On The Contrary: Defending Pointless Arguments [How I Learned to Stop Worrying and Love the BCS]
It’s getting to be that time of year again with the elections over and the holidays still a month off, we Americans need to find something to argue about. Luckily the BCS has started publishing its poll of standings for College Football, an annual hot topic for debate for anyone whose alma mater of choice is not an automatic Bowl qualifier (or is outside the SEC).
For anyone who is not familiar with college football, I’ll lay out the basics here. College Football has no system of playoffs at the end of the season. The rankings of teams are governed by an organization called the BCS (Bowl Championship Series), which creates a poll of teams ranked by power each year. These rankings are determined by college coaches, writers, and also have some kind of computer algorithm that determines what order teams should be ranked in. This takes into account things such as total wins and losses, the competition (how good were the teams you played against), and strength of victory (how much did you win by).
The problem is, every season there are several teams that have identical win/loss records at the end of the year and have never had the chance to play against one another. These teams can be ranked very differently. For instance, a small college might win all of its games, but be ranked lower to a team that has lost a game but is deemed by the computers to have played against stronger opponents. Boise State University has had this very thing happen to it several times. No matter what they do, they simply are never given the opportunity to compete for a National Championship on the field because polls or a computer algorithm determines that they are not as good as another team.
This is of course grossly unfair. That’s what makes it wonderful. Let me explain my reasoning.
Remember as a child when you were consoled after a loss that “it is only a game.” Well, that’s still true. It’s easy to forget for those of us who devote so much energy to following and thinking about sports, but really what difference does it make if your team wins, loses, or doesn’t get to play at all?

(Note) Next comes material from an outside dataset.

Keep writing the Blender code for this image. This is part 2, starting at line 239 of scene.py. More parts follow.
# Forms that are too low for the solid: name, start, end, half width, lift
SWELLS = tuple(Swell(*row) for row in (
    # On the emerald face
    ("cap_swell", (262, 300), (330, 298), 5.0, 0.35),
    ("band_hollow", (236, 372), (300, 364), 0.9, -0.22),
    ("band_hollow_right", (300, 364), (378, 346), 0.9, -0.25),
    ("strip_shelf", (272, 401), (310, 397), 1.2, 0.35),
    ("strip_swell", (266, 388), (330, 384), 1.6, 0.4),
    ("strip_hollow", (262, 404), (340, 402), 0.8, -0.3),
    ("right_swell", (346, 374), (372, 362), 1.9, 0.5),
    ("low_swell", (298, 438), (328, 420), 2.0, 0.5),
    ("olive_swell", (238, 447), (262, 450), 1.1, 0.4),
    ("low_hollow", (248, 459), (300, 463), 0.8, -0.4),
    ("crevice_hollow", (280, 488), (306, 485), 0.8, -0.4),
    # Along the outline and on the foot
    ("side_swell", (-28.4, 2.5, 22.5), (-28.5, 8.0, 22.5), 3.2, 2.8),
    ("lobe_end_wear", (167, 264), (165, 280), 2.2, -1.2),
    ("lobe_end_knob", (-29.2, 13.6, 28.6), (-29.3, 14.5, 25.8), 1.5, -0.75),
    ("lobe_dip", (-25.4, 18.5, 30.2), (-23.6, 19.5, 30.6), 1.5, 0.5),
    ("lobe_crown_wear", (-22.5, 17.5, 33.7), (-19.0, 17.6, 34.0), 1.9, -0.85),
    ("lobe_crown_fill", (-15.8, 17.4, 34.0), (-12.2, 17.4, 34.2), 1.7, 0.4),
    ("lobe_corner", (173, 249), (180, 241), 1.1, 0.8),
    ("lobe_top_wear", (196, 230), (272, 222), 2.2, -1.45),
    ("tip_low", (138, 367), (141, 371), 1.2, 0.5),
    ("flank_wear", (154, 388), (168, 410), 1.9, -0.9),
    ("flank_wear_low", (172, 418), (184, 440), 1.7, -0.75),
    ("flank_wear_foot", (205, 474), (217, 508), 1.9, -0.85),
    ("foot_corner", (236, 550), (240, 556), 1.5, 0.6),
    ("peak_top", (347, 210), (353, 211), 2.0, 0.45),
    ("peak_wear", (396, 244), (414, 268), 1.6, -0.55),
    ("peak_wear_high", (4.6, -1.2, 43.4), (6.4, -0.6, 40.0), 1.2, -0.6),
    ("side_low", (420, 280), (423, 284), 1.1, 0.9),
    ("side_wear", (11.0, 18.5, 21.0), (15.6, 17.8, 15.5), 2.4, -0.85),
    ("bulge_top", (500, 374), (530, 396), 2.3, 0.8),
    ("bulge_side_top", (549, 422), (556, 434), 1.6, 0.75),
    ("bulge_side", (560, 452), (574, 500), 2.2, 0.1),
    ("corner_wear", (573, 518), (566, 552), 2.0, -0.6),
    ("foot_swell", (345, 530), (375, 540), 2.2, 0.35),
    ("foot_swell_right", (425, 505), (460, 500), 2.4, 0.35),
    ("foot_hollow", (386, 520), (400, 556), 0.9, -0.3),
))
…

Now, this is not to say that sports are not important. In fact, I think they are as important as art, literature, film, music, or any form of expression/entertainment. This is because sports allow us to find a healthy outlet for violent nationalism and groupthink. We need that Dionysian release of passionate competition. We want our teams to obliterate their rivals, and we cheer wholeheartedly for the vicious hits, for the holes we open up in their defenses as we run all over them! I’m getting riled up just thinking about it. The point is, we need a healthy outlet for this impulse, and sports give us an outlet that is both meaningful and completely frivolous. Some people joint cults, the Hitler Youth, or the Tea Party… I joined Steeler Nation. For my money it’s a lot healthier because essentially I’m just cheering for a uniform colors and a perceived connection to the city (or college) they represent. There does not need to be any residual dislike for the opponents after the games are over. For a few hours each week I am a raving madman calling out for blood, but then I go back to being a kind, caring human being with respect for my fellow man (even Philadelphia Flyers fans). Why? Because it’s only a game.
Now back to the BCS. Every year there are teams that are ranked above other teams that some people will find more deserving, and because there is never a game or a playoff system to truly find out which team is better, there is never a true answer. What need does it fill? Why, the need for pointless argument of course! As you might be able to deduce from the title this blogumn, I like to argue. I think good argument is the best form of communication. Through it you learn other peoples’ perspectives and hone and evolve your own point of view. Many people don’t see it this way though. They see an argument as a kind of fight that must be won, and usually leave an argument with hard feelings. Even I get that way some times. So we need to have something frivolous to argue about that doesn’t have an absolute answer. And since the Oscars are four months away, college football rankings fill the void nicely.
Sure, a playoff system would be more equitable to all the teams, allowing the athletes to determine the championship on the field without the interference of computers and opinions. And it could easily work, despite what the BCS says (they’re really in it for the money anyway). But what would we lose? We’d lose a conversation topic that can bring people together across political, social, and team loyalty barriers every year. We’d lose a go-to non-weather-related conversation topic for when you are forced to sit next to Uncle Smitty at Thanksgiving dinner—you know, the uncle that lives in a log cabin and likes to wear a pistol on his belt when he goes to buy milk.
The world isn’t fair. Life isn’t fair. Why do sports need to be fair? Every year each team starts out from zero, so it’s not like winning a championship one year carries over to the next. And while people don’t need championships for their team, they do need a subject to fill out sports columns and barroom debates for several months. The disappointment of players not having the chance to win a shiny trophy is a small price to pay for the good of the nation. After all, it’s only a game.